Thanks begets thanks

The moment we become are fulfilled, we subconsciously realize things could be worse.

Photo by Danist Soh on Unsplash

As creatures of habit and routine, humans fall very easily into the idea that setting certain conditions will result in the same outcome, but this external world has so many variables that conflict with that idea. Some will chase desires like a hamster on a wheel, constantly running after what is already theirs: happiness. We treat it like its a place to return to as opposed to a mindset to inhabit. We look for it outside of ourselves rather than manifesting it from within. Sometimes we even do things that we know will upset us because we hope to repeat a situation or encounter that will make us happy again only to be met with disappointment.

However, I think its important that we use the desires as short term destinations to keep us motivated. We just can’t get stuck at that buoy, afraid to let go in order to begin swimming again. Once we’ve savored moment, we should be willing to let it go, while still remaining grateful it occurred. The ability we have to appreciate is completely dependent on how present we were when experiencing the joy of satisfaction. Which takes me back to how important it is that we have the reference point of pain to feel gratitude.

That hamster wheel analogy is a description of our mindset. Allowing our racing thoughts to pilot this vessel of the body means we don’t just miss out on the moment, we allow scarcity and lack to be our driving force. In the buoy analogy, its like swimming halfway out into the abyss and allowing the fear of not finding another force us to return to where we were. This is what addiction looks like.
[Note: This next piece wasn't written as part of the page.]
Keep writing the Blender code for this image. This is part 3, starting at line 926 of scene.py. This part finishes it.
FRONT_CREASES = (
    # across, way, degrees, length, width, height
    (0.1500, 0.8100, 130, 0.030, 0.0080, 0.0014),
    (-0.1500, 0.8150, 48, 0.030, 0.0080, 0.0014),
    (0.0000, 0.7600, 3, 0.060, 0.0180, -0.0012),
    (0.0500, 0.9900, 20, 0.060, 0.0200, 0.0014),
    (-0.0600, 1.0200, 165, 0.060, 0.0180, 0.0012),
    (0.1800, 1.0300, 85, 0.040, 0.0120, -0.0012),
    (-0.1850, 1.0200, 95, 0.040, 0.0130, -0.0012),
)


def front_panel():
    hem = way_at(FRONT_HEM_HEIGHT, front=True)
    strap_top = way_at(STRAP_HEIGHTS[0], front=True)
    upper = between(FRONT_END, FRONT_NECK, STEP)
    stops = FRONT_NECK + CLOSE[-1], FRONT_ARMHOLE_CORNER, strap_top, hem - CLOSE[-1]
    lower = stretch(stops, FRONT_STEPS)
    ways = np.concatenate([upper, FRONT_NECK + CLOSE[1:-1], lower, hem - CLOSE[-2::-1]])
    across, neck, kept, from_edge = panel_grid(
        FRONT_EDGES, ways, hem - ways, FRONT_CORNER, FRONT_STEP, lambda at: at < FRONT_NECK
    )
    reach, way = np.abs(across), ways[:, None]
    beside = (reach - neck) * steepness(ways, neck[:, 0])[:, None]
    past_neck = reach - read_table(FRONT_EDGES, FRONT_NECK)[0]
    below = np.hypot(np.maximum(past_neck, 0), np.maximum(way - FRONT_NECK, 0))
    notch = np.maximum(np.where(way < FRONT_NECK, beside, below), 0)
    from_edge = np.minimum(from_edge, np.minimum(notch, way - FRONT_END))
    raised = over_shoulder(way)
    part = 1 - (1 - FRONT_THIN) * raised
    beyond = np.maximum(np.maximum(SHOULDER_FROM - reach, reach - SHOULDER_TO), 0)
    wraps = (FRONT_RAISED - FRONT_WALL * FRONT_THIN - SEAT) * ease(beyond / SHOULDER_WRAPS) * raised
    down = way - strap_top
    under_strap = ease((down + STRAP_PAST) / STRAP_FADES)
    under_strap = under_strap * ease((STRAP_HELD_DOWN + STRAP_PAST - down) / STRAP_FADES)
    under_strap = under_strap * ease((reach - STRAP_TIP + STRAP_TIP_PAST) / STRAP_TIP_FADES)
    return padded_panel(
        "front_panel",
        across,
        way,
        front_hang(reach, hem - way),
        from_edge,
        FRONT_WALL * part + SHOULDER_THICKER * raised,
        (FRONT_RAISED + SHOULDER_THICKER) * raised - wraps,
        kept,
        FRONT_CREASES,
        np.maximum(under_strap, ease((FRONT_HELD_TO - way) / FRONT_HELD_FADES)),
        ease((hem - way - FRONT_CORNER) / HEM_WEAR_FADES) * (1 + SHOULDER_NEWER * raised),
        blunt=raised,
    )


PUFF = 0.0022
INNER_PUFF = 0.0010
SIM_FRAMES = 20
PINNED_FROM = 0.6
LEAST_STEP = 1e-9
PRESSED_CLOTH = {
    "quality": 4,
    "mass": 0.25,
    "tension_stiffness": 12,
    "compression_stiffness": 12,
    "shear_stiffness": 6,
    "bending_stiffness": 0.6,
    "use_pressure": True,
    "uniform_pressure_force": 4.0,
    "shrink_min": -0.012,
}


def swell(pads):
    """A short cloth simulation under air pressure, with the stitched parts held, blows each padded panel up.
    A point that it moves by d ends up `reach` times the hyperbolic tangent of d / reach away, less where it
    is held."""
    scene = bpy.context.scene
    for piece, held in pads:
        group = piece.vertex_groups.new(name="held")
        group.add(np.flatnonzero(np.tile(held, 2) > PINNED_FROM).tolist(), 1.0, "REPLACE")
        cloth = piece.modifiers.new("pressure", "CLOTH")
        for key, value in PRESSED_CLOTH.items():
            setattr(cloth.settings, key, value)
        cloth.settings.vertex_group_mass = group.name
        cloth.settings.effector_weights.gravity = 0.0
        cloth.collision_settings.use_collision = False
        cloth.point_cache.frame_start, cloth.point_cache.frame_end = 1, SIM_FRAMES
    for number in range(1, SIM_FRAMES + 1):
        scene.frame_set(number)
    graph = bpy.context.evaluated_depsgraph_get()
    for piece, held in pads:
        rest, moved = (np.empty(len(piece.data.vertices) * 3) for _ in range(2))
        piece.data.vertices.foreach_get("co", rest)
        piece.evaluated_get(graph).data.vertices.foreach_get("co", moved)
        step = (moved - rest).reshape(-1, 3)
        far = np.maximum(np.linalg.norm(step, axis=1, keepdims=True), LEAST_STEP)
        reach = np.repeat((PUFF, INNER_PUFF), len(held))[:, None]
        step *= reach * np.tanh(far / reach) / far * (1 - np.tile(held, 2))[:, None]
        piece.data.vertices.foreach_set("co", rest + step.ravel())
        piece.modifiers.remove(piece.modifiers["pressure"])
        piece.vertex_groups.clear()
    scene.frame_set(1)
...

We’ve chosen a state we like to be in and will even abandon long term goals in order to feel good again.

I wonder if delaying gratification is less of a way to deprive ourselves, and more of a way to remain in a perpetual state of limbo. When we don’t know what will happen, we can still have hope. It requires we stay engaged and conscious, meaning we can’t just set our sights on a goal and turn on the autopilot function. When we stay open to all possibilities, we can use our imagination to navigate the ship instead of using a boring instruction manual. The moment a decision is made, we lose the ability to create a different result in our mind.
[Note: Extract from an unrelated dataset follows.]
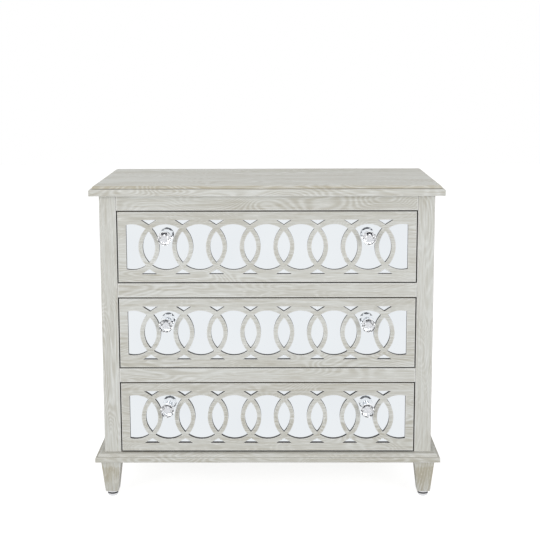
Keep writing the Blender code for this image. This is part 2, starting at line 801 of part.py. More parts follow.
def make_sides(level, side_bottom, body):
    """Both drawer sides, grooved for the bottom and housed for the back."""
    groove_bottom = side_bottom + DRAWER_BOTTOM_RAISE - FIT
    back_front, back_rear = back_board_span()
    for side, sign in LEFT_AND_RIGHT:
        name = f"drawer_side_{level}_{side}"
        across = sign * (BOX_INNER_HALF + DRAWER_SIDE_THICKNESS / 2)
        board = flat_solid(
            name, [side_outline()], DRAWER_SIDE_THICKNESS, (across, 0.0, side_bottom), FACING_RIGHT
        )
        low = (BOX_INNER_HALF - OVERRUN, SHOULDER - TAIL_LAP - OVERRUN, groove_bottom)
        high = (
            BOX_INNER_HALF + BOTTOM_GROOVE_DEPTH,
            BOX_REAR + OVERRUN,
            groove_bottom + DRAWER_BOTTOM_THICKNESS + 2 * FIT,
        )
        combine(board, block(name + "_groove", *mirrored(low, high, sign), CUTTERS), "DIFFERENCE", body)
        low = (BOX_INNER_HALF - OVERRUN, back_front - FIT, side_bottom - OVERRUN)
        high = (
            BOX_INNER_HALF + BACK_HOUSING_DEPTH,
            back_rear + FIT,
            side_bottom + DRAWER_SIDE_HEIGHT + OVERRUN,
        )
        combine(board, block(name + "_housing", *mirrored(low, high, sign), CUTTERS), "DIFFERENCE", body)
        finish(board, "plain_maple", body)


def make_bottom_and_back(level, side_bottom, body):
    """The drawer bottom in its grooves, and the back board standing on it."""
    low = side_bottom + DRAWER_BOTTOM_RAISE
    half = BOX_INNER_HALF + BOTTOM_GROOVE_DEPTH - FIT
    bottom = block(
        "drawer_bottom_" + level,
        (-half, FRONT_BOARD_BACK - BOTTOM_GROOVE_DEPTH + FIT, low),
        (half, BOX_REAR, low + DRAWER_BOTTOM_THICKNESS),
    )
    finish(bottom, "plain_maple", body)
    back_front, back_rear = back_board_span()
    half = BOX_INNER_HALF + BACK_HOUSING_DEPTH - FIT
    back = block(
        "drawer_back_" + level,
        (-half, back_front, low + DRAWER_BOTTOM_THICKNESS + FIT),
        (half, back_rear, side_bottom + DRAWER_SIDE_HEIGHT),
    )
    finish(back, "plain_maple", body)


# Knobs.

def make_crystal(name, across, height, front):
    """A clear knob cut in facets between rings of corners, each ring turned half a facet or not."""
    shape = bmesh.new()
    for radius_share, depth_share, half_turns in CRYSTAL_CUT:
        for number in range(CRYSTAL_FACETS):
            turn = math.pi * (2 * number + half_turns) / CRYSTAL_FACETS
            radius = CRYSTAL_RADIUS * radius_share
            place = (radius * math.cos(turn), radius * math.sin(turn), -CRYSTAL_DEPTH * depth_share)
            shape.verts.new(place)
    hull = bmesh.ops.convex_hull(shape, input=shape.verts)
    loose = [item for item in hull["geom_interior"] if isinstance(item, bmesh.types.BMVert)]
    bmesh.ops.delete(shape, geom=loose, context="VERTS")
    bmesh.ops.recalc_face_normals(shape, faces=shape.faces)
    crystal = from_bmesh(name, shape, PARTS)
    crystal.location = (across, front, height)
    crystal.rotation_euler = FACING_FRONT
    return crystal


def stem_profile():
    """The stem from its ferrule back to the end of its stud, with heights along the knob's axis."""
    flange = FIT + FLANGE_THICKNESS
    ferrule = flange + NECK_LENGTH
    nut = -(DRAWER_FRONT_THICKNESS + FIT)
    return [
        (0.0, ferrule + FERRULE_THICKNESS),
        (FERRULE_RADIUS, ferrule + FERRULE_THICKNESS),
        (FERRULE_RADIUS, ferrule),
        (NECK_RADIUS, ferrule),
        (NECK_RADIUS, flange),
        (FLANGE_RADIUS, flange),
        (FLANGE_RADIUS, FIT),
        (STUD_RADIUS, FIT),
        (STUD_RADIUS, nut),
        (NUT_RADIUS, nut),
        (NUT_RADIUS, nut - NUT_THICKNESS),
        (STUD_RADIUS, nut - NUT_THICKNESS),
        (STUD_RADIUS, nut - NUT_THICKNESS - STUD_TAIL),
        (0.0, nut - NUT_THICKNESS - STUD_TAIL),
    ]


def make_knobs(level, centre, body):
    """Both knobs of a drawer, each a crystal and its stem."""
    for side, across, height in knob_places(centre):
        stem_name = f"knob_stem_{level}_{side}"
        place = (across, FRONT_BOARD_FACE, height)
        finish(turned(stem_name, stem_profile(), STEM_SIDES, place, FACING_FRONT), "chrome", body)
        crystal_name = f"knob_crystal_{level}_{side}"
        finish(make_crystal(crystal_name, across, height, CASE_FRONT - KNOB_REACH), "crystal", body)


CHEST = hub("chest")
make_boards()
for foot_corner, foot_across, foot_along in foot_places():
    make_foot(foot_corner, foot_across, foot_along)
    make_glide(foot_corner, foot_across, foot_along)
for post_end in ("front", "back"):
    for post_side, post_sign in LEFT_AND_RIGHT:
        make_post(post_end, post_side, post_sign)
for rail_name, rail_bottom, rail_top in rail_spans():
    make_rail(rail_name, rail_bottom, rail_top)
make_panels()

for storey, drawer_level in enumerate(DRAWER_NAMES):
    opening = BASE_TOP + storey * STOREY
    drawer_centre = opening + OPENING_HEIGHT / 2
    drawer_side_bottom = opening + DRAWER_GAP + DRAWER_SIDE_RAISE
    make_runners(drawer_level, opening)
    slide = hub("slide_" + drawer_level, (0.0, CASE_FRONT, drawer_centre), CHEST)
    make_fret(drawer_level, drawer_centre, slide)
    make_mirror(drawer_level, drawer_centre, slide)
    make_front(drawer_level, drawer_centre, drawer_side_bottom, slide)
    make_sides(drawer_level, drawer_side_bottom, slide)
    make_bottom_and_back(drawer_level, drawer_side_bottom, slide)
    make_knobs(drawer_level, drawer_centre, slide)
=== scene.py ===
import math

import bmesh
import bpy
from mathutils import Matrix, Vector


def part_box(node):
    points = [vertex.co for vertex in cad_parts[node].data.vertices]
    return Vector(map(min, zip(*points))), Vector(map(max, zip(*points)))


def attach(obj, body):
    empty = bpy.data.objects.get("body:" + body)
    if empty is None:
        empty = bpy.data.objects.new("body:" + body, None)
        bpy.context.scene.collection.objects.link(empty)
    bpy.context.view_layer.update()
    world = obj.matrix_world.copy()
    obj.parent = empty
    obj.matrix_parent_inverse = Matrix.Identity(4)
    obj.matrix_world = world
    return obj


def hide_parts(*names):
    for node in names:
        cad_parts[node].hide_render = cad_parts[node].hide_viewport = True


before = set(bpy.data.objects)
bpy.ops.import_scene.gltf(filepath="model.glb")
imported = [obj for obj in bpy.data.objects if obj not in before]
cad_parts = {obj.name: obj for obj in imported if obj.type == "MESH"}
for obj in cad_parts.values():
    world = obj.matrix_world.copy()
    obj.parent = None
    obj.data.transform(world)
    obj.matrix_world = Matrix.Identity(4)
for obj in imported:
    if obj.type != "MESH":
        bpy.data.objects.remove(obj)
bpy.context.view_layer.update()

LEVELS = ("lower", "middle", "upper")
SIDES = ("left", "right")
CORNERS = [f"{end}_{side}" for end in ("front", "back") for side in SIDES]


# The studio: a pale floor and a white surround, lit softly and mostly from the front. The camera sees
# the floor lighter than it is lit, with a soft shadow on it, and mirrors and glass see it plain white.
# Glass also sees the surround brighter than the rest does, and it doesn't see the softboxes.

def fill(tree, node, inputs):
    """Fill or link a node's inputs. A list holds several links for one input."""
    for key, value in inputs.items():
        for item in value if isinstance(value, list) else [value]:
            if isinstance(item, bpy.types.NodeSocket):
                tree.links.new(item, node.inputs[key])
            else:
                node.inputs[key].default_value = item


def wire(tree, kind, inputs=None, **settings):
    """Add a node, give it its settings, and fill or link its inputs."""
    node = tree.nodes.new(kind)
    for key, value in settings.items():
        setattr(node, key, value)
    fill(tree, node, inputs or {})
    return node


def calc(tree, operation, *values):
    """A sum on numbers or sockets, as one socket."""
    return wire(tree, "ShaderNodeMath", dict(enumerate(values)), operation=operation).outputs[0]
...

Still, sometimes those decisions need to be made and action needs to be taken. Its important when we do ultimately make a decision that we’ve taken a considerable amount of time to evaluate whether the move actually brings us joy, or if we see it as a means to an end goal. Thinking within this framework means we have to have no expectations, and instead must feel our way through all the static of wants. Our overall well-being should be our North Star, which can certainly be accompanied by things we’ve long desired. Its just a subtle mind shift that replaces the desire with actions that lead us to even greater prosperity.

I suspect this is why its so helpful to be grateful in every moment. When gratitude becomes the standard operating procedure, there isn’t much that can bring us down. I would even argue that being thankful is greater than being fulfilled. We can stay suspended in appreciation for all that we have which will lead us to even more of that good stuff.